Kedua, syahwat tidak untuk dibunuh dalam Islam, tapi disalurkan untuk keutamaan yang patut. Ketika, keliaran diarahkan menjadi keberanian. Keempat, adalah gabungan dari ketiga hal itu untuk menjadi keseimbangan .
Belakangan radikalisme menyasar ke perempuan. Desember 2016, ada perempuan terduga teroris di Bekasi yang diduga akan dijadikan ‘pengantin’ bom bunuh diri.
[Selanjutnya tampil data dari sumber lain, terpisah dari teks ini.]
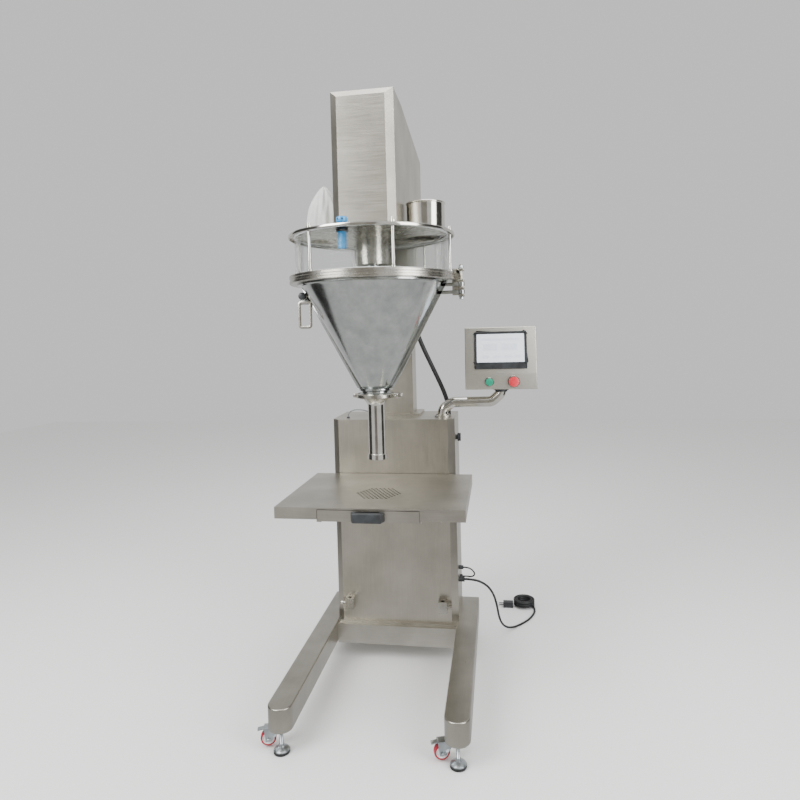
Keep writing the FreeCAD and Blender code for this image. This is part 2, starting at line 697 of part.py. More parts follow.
def table_top():
    """Folded tray-shaped table: perforated top, skirts and drawer runners."""
    low = TABLE_TOP - TABLE_SKIRT
    body = box(-TABLE_HALF, TABLE_HALF, TABLE_FRONT, TABLE_BACK, low, TABLE_TOP)
    body = body.cut(box(-TABLE_HALF + SHEET, TABLE_HALF - SHEET, TABLE_FRONT + SHEET,
                        TABLE_BACK - SHEET, low - 1, TABLE_TOP - SHEET))
    mouth = DRAWER_HALF + 3
    body = body.cut(box(-mouth, mouth, TABLE_FRONT - 1, TABLE_FRONT + 5, low - 1, DRAWER_HIGH + 2))
    body = body.cut(Part.makeCompound(field_holes()))
    rails = []
    for side in (-1, 1):
        inner, outer = side * (DRAWER_HALF + RUN_GAP), side * (DRAWER_HALF + 4)
        x0, x1 = sorted((inner, outer))
        y1 = DRAWER_BACK + 20
        rails.append(box(x0, x1, TABLE_FRONT + 3, y1, DRAWER_LOW - 3, TABLE_TOP - SHEET))
        x0, x1 = sorted((side * (DRAWER_HALF - 12), outer))
        rails.append(box(x0, x1, TABLE_FRONT + 3, y1, DRAWER_LOW - 3, DRAWER_LOW - RUN_GAP))
        brace = side * ROD_X
        rails.append(box(brace - 16, brace + 16, ROD_Y - 12, ROD_Y + 12, TABLE_TOP - 16, TABLE_TOP - SHEET))
    return joined([body] + rails)


def table_rods():
    """Two height rods, each with a collar under the table."""
    rods = []
    for side in (-1, 1):
        x = side * ROD_X
        rods.append(joined([drum(TABLE_ROD_R, x, ROD_Y, ROD_LOW, TABLE_TOP - 16),
                            drum(TABLE_ROD_R + 5, x, ROD_Y, TABLE_TOP - 30, TABLE_TOP - 16)]))
    return Part.makeCompound(rods)


def rod_clamp(side, low, height, open_bore):
    x = side * ROD_X
    block = box(x - 17, x + 17, ROD_Y - 14, CAB_FRONT, low, low + height)
    bore = TABLE_ROD_R + (0.05 if open_bore else RUN_GAP)
    block = block.cut(drum(bore, x, ROD_Y, low - 1, low + height + 1))
    screw = rod(5, V(x + side * 17, ROD_Y, low + height / 2), V(x + side * 34, ROD_Y, low + height / 2))
    head = rod(9, V(x + side * 26, ROD_Y, low + height / 2), V(x + side * 36, ROD_Y, low + height / 2))
    return joined([block, screw, head])


def rod_clamps():
    """Upper guides in use and lower ones for the low table position."""
    clamps = [rod_clamp(side, CLAMP_Z, 26, True) for side in (-1, 1)]
    clamps += [rod_clamp(side, LOW_CLAMP_Z, 44, False) for side in (-1, 1)]
    return Part.makeCompound(clamps)


def drawer_tray():
    half = DRAWER_HALF
    y0, y1 = TABLE_FRONT, DRAWER_BACK
    tray = box(-half, half, y0, y1, DRAWER_LOW, DRAWER_HIGH)
    return tray.cut(box(-half + SHEET, half - SHEET, y0 + SHEET, y1 - SHEET,
                        DRAWER_LOW + SHEET, DRAWER_HIGH + 1))


def drawer_handle():
    """Black bridge handle bolted to the drawer front."""
    y1 = TABLE_FRONT
    z0, z1 = DRAWER_LOW + 2, DRAWER_HIGH - 2
    outer = box(-56, 56, y1 - 26, y1, z0, z1)
    grip = box(-40, 40, y1 - 14, y1 + 1, z0 - 1, z1 + 1)
    return outer.cut(grip)


# ---- operator panel ------------------------------------------------------
def bent_tube(points, radius, bend):
    """Tube along straight runs joined by arcs of one bend radius."""
    nodes = [V(*p) for p in points]
    edges, start = [], nodes[0]
    for before, corner, after in zip(nodes, nodes[1:], nodes[2:]):
        a, b = (before - corner).normalize(), (after - corner).normalize()
        turn = math.pi - a.getAngle(b)
        back = bend * math.tan(turn / 2)
        into, out = corner + a * back, corner + b * back
        centre_line = (a + b).normalize()
        middle = corner + centre_line * (back / math.sin(turn / 2) * (1 - math.cos(turn / 2)))
        edges.append(Part.makeLine(start, into))
        edges.append(Part.Arc(into, middle, out).toShape())
        start = out
    edges.append(Part.makeLine(start, nodes[-1]))
    path = Part.Wire(edges)
    ring = Part.Wire(Part.makeCircle(radius, nodes[0], nodes[1] - nodes[0]))
    return path.makePipeShell([ring], True, False)


def display_arm():
    """Bent tube from the socket to a round flange under the console."""
    tube = bent_tube(ARM_ROUTE, ARM_R, ARM_BEND)
    x, y, z = ARM_ROUTE[-1]
    return joined([tube, drum(ARM_R + 9, x, y, z - 6, z)])


ARM_BEND = 32.0
ARM_ROUTE = [(ARM_FOOT_X, ARM_Y, CAB_TOP + TOP_PLATE + 6 + RUN_GAP), (ARM_FOOT_X, ARM_Y, 1004.0),
             (ARM_FOOT_X + 44, ARM_Y, 1029.0), (PANEL_X - 38, ARM_Y, 1031.0),
             (PANEL_X, ARM_Y, 1064.0), (PANEL_X, ARM_Y, PANEL_LOW - RUN_GAP)]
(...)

Bagaimana Anda bisa melihat ancaman terorisme terhadap perempuan?
Yang perlu dicatat, radikalisme tidak datang tiba-tiba. Sikap ini terjadi sebagai reaksi terkait keadaan yang dialami seseorang. Misal rasa terancam, keterhalangan pengaluran aspirasi, ketimpagan dalam pembagian kemakmuran dan kesempatan, selain itu munculnya keterancaman rasa aman.
Radikalisme bisa datang dari dalam rumah. Misalnya seseorang baru membaca Al Quran 1 ayat sudah merasa itu harus diamalkan sesuai dengan ketentuan harfiah sendiri. Ini berbahaya jika tidak diarahkan. Banyak ayat yang keras yang dimengerti hanya sepihak.
Saya mempunyai teman seorang doktor yang memukul istrinya. Saya tanya. “kenapa memukul?” Dia menjawab, ini perintah Al Quran, padahal pemahamannya salah.